Creep behavior of joint-scale Sn1.0Ag0.5Cu solder shear samples

This study investigates the creep behavior of joint-scale Sn1.0Ag0.5Cu (SAC105) solder samples under shear loading. The objective of the work is to determine the Anand viscoplastic constitutive model parameters for this low silver content ternary SAC solder alloy. A series of monotonic constant shear stress (5-15MPa) and constant shear strain rate (1E-6-1E-2 (1/s)) tests was conducted at temperatures of 20°C, 50°C, 75°C and 100°C in order to provide data to extract the constitutive model parameters. The predictions of the Anand model are compared graphically with the experimental data in order to illustrate goodness-of-fit. SAC105 was found to be more creep resistant at higher strain rates than at lower strain rates for all temperatures and test conditions.
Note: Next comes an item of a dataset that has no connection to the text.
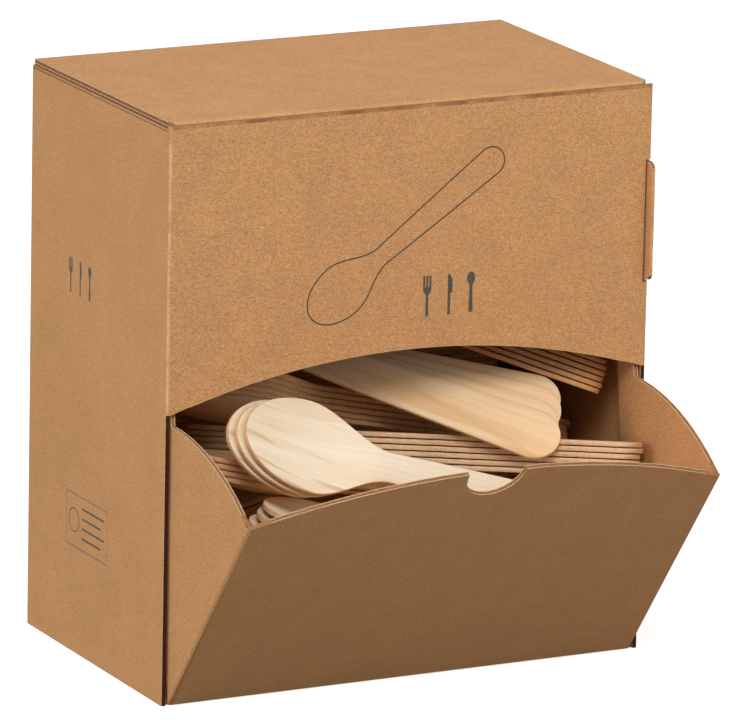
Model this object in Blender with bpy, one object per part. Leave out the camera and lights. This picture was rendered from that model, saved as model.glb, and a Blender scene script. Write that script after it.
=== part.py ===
# Kraft dispenser carton with a hinged lid and a tilting chute, full of wooden spoons.
# Metres, Z up, front towards -Y. The origin is the middle of the carton's base.
import math

import bmesh
import bpy
from mathutils import Matrix, Vector

# Carton, outside sizes, and its folded board
box_width = 0.186
box_depth = 0.113
box_height = 0.205
board = 0.0016
fold_radius = 0.0012
gap = 0.0003
overcut = 0.002
sliver = 0.00005

# Mouth, the opening under the arched front panel
mouth_end_height = 0.1033
mouth_rise = 0.0149
raw_edge_setback = 0.0006

# Corner tab that pokes forward through a slot beside the front panel
tab_low = 0.1345
tab_high = 0.1765
tab_reach = 0.0030
tab_root = 0.0040
tab_round = 0.0027
slot_gap = 0.0009

# Lid with its tuck, over two dust flaps
lid_side_inset = 0.0012
lid_corner_cut = 0.0022
lid_fold_radius = 0.0020
tuck_length = 0.0200
tuck_lean = math.radians(6)
tuck_side_inset = 0.0030
tuck_corner_radius = 0.0080
dust_flap_length = 0.0420
dust_flap_front_gap = 0.0070
dust_flap_back_gap = 0.0020
dust_flap_corner_cut = 0.0060

# Chute, a front panel and two wings in one folded sheet
chute_angle = math.radians(38)
chute_side_gap = 0.0008
chute_top_gap = 0.0006
chute_end_height = 0.0985
chute_fold_radius = 0.0018
wing_radius = 0.0980
lug_radius = 0.1060
lug_start = math.radians(38.8)
lug_slope = math.radians(0.6)
lug_chamfer = 0.0040
wing_end = math.radians(45)
notch_radius = 0.0109
notch_depth = 0.0130
notch_offset = -0.0024

# Spoons
spoon_length = 0.160
spoon_thickness = 0.0017
bowl_half_width = 0.0175
bowl_centre = 0.026
bowl_depth = 0.0034
pit_shift = 0.002
wall_share = 0.62
wall_depth_share = 0.72
shoulder = 0.022
neck_place = 0.060
neck_flat = 0.006
neck_half_width = 0.0058
handle_half_width = 0.0092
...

The derived Anand parameters are shown to capture the creep performance of the SAC105 solder under shear loading very well, with the experimental data being tightly bound to the Anand predictions. In addition to the quantification of mechanical characteristics, a preliminary Electron Backscatter Diffraction (EBSD) investigation was conducted to investigate the effect of preconditioning on the grain structure of SAC105 solder joints. Results indicate that the misorientaion of the solder grains increased during preconditioning, signaling grain coarsening due to ageing.